The real question is why that attempt to reignite the Packers offensive line didn’t come in the form of Yosh Nijman finally lining up at right tackle. It’s a move the Packers have dragged their heels on ever since Bakhtiari returned from his two-year hiatus recovering from a torn ACL. Bakhtiari played every snap against the Jets, suggesting he’s close to returning as a full-time player. Nijman stayed buried on the sideline.
It’s impossible to know whether lining up Nijman at right tackle is the answer. The Packers haven’t seen him on the right side, and until they do, whether he can play the position remains a mystery. They have seen him play almost 800 snaps over 10 starts the past two seasons at left tackle well enough to know he could start for many NFL teams on the blindside.
No, the two tackle spots are not the same position. They’re also not wildly different, much more similar than the past now that most defenses — like the Jets, for example — are stocked with a pair of pass rushers capable of reaching the quarterback.
“Everything’s on the table,” LaFleur said, “moving forward in terms of trying to get our best people out there to give us the best opportunity to move the football.”

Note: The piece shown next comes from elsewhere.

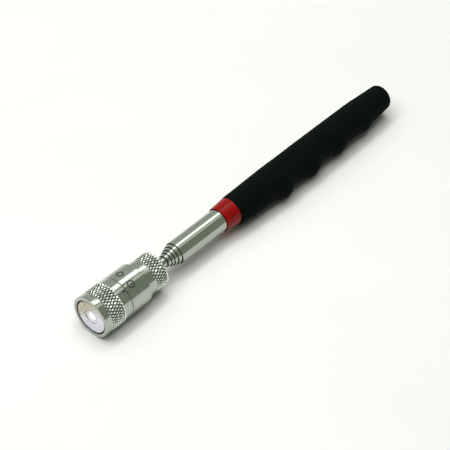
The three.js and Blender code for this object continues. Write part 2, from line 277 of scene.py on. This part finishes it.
def magnet_material():
    """Nickel plate with a painted reflection: tan on its upper side and cool lilac below, with
    scratches across its face.
    """
    material, shader = new_material("magnet_nickel")
    reflection_low, reflection_high, unevenness = 9 * MM, 23 * MM, 9 * MM
    place = node(material, "ShaderNodeTexCoord")
    parts = node(material, "ShaderNodeSeparateXYZ")
    link(material, place.outputs["Object"], parts.inputs[0])
    cloud = noise_of(material, place.outputs["Object"], 150, 4.0)
    shifted = node(material, "ShaderNodeMath", operation="MULTIPLY_ADD")
    link(material, cloud, shifted.inputs[0])
    shifted.inputs[1].default_value = unevenness
    sideways = node(material, "ShaderNodeMath", operation="ADD")
    link(material, parts.outputs["Z"], sideways.inputs[0])
    link(material, parts.outputs["Y"], sideways.inputs[1])
    link(material, sideways.outputs[0], shifted.inputs[2])
    height = ranged(material, shifted.outputs[0], reflection_low, reflection_high, 0, 1)
    # Painted reflection: the plate goes from lilac low on the face to tan high up.
    plate = tinted(material, height, (0.76, 0.74, 0.86), (0.47, 0.43, 0.35))
    scratch = noise_of(material, stretched(material, (1, 260, 900)), 1.0, 6.0, 0.75)
    worn_and_shaded = node(material, "ShaderNodeVectorMath", operation="SCALE")
    link(material, plate, worn_and_shaded.inputs[0])
    link(material, ranged(material, scratch, 0.34, 0.50, 0.45, 1.05), worn_and_shaded.inputs["Scale"])
    link(material, worn_and_shaded.outputs[0], shader.inputs["Base Color"])
    link(material, ranged(material, scratch, 0.3, 0.7, 0.34, 0.16), shader.inputs["Roughness"])
    shader.inputs["Metallic"].default_value = 1
    bumped(material, shader, scratch, 0.35, 0.03)
    return material


def axis_distance(material):
    """Distance from the tool's axis, in mm."""
    place = node(material, "ShaderNodeTexCoord")
    moved = node(material, "ShaderNodeVectorMath", operation="SUBTRACT")
    flat = node(material, "ShaderNodeVectorMath", operation="MULTIPLY")
    length = node(material, "ShaderNodeVectorMath", operation="LENGTH")
    link(material, place.outputs["Object"], moved.inputs[0])
    moved.inputs[1].default_value = (0, 0, AXIS_Z)
    link(material, moved.outputs[0], flat.inputs[0])
    flat.inputs[1].default_value = (0, 1 / MM, 1 / MM)
    link(material, flat.outputs[0], length.inputs[0])
    return length.outputs["Value"]


def lamp_material():
    """The lit lens of the lamp: resin that glows white in the middle and lilac at its rim."""
    material, shader = new_material("lamp_resin")
    white_within, lilac_beyond, unevenness = 2.3, 3.7, 1.6
    swirl = noise_of(material, stretched(material), 700, 3.0)
    spread = node(material, "ShaderNodeMath", operation="MULTIPLY_ADD")
    link(material, swirl, spread.inputs[0])
    spread.inputs[1].default_value = unevenness
    link(material, axis_distance(material), spread.inputs[2])
    rim = ranged(material, spread.outputs[0], white_within, lilac_beyond, 0, 1)
    glow = tinted(material, rim, (0.86, 0.83, 0.86), (0.22, 0.19, 0.26))
    link(material, glow, shader.inputs["Emission Color"])
    shader.inputs["Emission Strength"].default_value = 1.0
    shader.inputs["Base Color"].default_value = (0.3, 0.29, 0.33, 1)
    shader.inputs["Roughness"].default_value = 0.08
    shader.inputs["Coat Weight"].default_value = 0.6
    bumped(material, shader, swirl, 0.2, 0.02)
    return material


def board_material():
    """Green circuit board with a fine weave."""
    material, shader = new_material("green_board")
    weave = node(material, "ShaderNodeTexWave", wave_type="BANDS", bands_direction="DIAGONAL")
    weave.inputs["Scale"].default_value = 900
    link(material, stretched(material), weave.inputs["Vector"])
    colour = tinted(material, weave.outputs["Fac"], (0.012, 0.10, 0.035), (0.02, 0.16, 0.06))
    link(material, colour, shader.inputs["Base Color"])
    shader.inputs["Roughness"].default_value = 0.35
    return material


def floor_material():
    """A smooth white table, faintly mottled."""
    material, shader = new_material("white_table")
    cloud = noise_of(material, stretched(material), 9, 3.0)
    colour = tinted(material, cloud, (0.86, 0.87, 0.85), (0.9, 0.91, 0.895))
    link(material, colour, shader.inputs["Base Color"])
    shader.inputs["Roughness"].default_value = 0.75
    shader.inputs["Specular IOR Level"].default_value = 0.2
    return material


ALUMINIUM = turned_metal(
    "turned_aluminium", (0.38, 0.40, 0.365), (0.46, 0.48, 0.44), rough=(0.07, 0.15), ridge=0.01)
BRASS = turned_metal(
    "brass", (0.60, 0.45, 0.18), (0.75, 0.58, 0.26), rough=(0.25, 0.4), ridge=0.01)
CELL_STEEL = turned_metal(
    "cell_steel", (0.62, 0.64, 0.66), (0.74, 0.76, 0.78), rough=(0.15, 0.25), ridge=0.008)
CHROME = drawn_metal(
    "chrome", (0.35, 0.37, 0.33), (0.47, 0.49, 0.44), rough=(0.05, 0.12), ridge=0.012)
SPRING_STEEL = drawn_metal(
    "spring_steel", (0.38, 0.39, 0.40), (0.52, 0.53, 0.54), rough=(0.22, 0.38), ridge=0.01)
RED_PLASTIC = moulded(
    "red_plastic", (0.225, 0.0014, 0.001), (0.28, 0.0024, 0.0016), rough=0.13, gloss=0.16)
BLACK_RUBBER = moulded("black_rubber", (0.008, 0.008, 0.008), (0.018, 0.018, 0.018), rough=0.75)
WHITE_PLASTIC = moulded("white_plastic", (0.80, 0.80, 0.80), (0.90, 0.90, 0.89), rough=0.45)
SLEEVE_PLASTIC = moulded("sleeve_plastic", (0.02, 0.02, 0.022), (0.035, 0.035, 0.04), rough=0.5)
MARK_PAINT = moulded("mark_paint", (0.012, 0.013, 0.012), (0.03, 0.03, 0.03), rough=0.6)
NICKEL = magnet_material()
FOAM = foam_material()
LAMP = lamp_material()
BOARD = board_material()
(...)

Whatever impediment keeping the Packers from moving Nijman to right tackle, their excuse was ripped away Sunday. On paper, Nijman at right tackle would allow Elgton Jenkins to return to guard, where he was a Pro Bowler in 2020 — and where the Packers were desperate to find an answer against the Jets. What’s logical might not always be what’s right. It’s possible Nijman flops on the right side. Or, perhaps, the Packers will find their solution.
They won’t know unless they try. At this point, after as bad of an offensive line performance the Packers have had in years, there’s no reason not to see if the necessary spark can come from the blindside blocker who has kept Rodgers upright most of the past year.
“That’s not really a question for me,” Rodgers said. “I don’t make those decisions. I have a lot of confidence in Yosh, but I have confidence in the right side as well. We’ve just got to figure out what the best situation is over there.”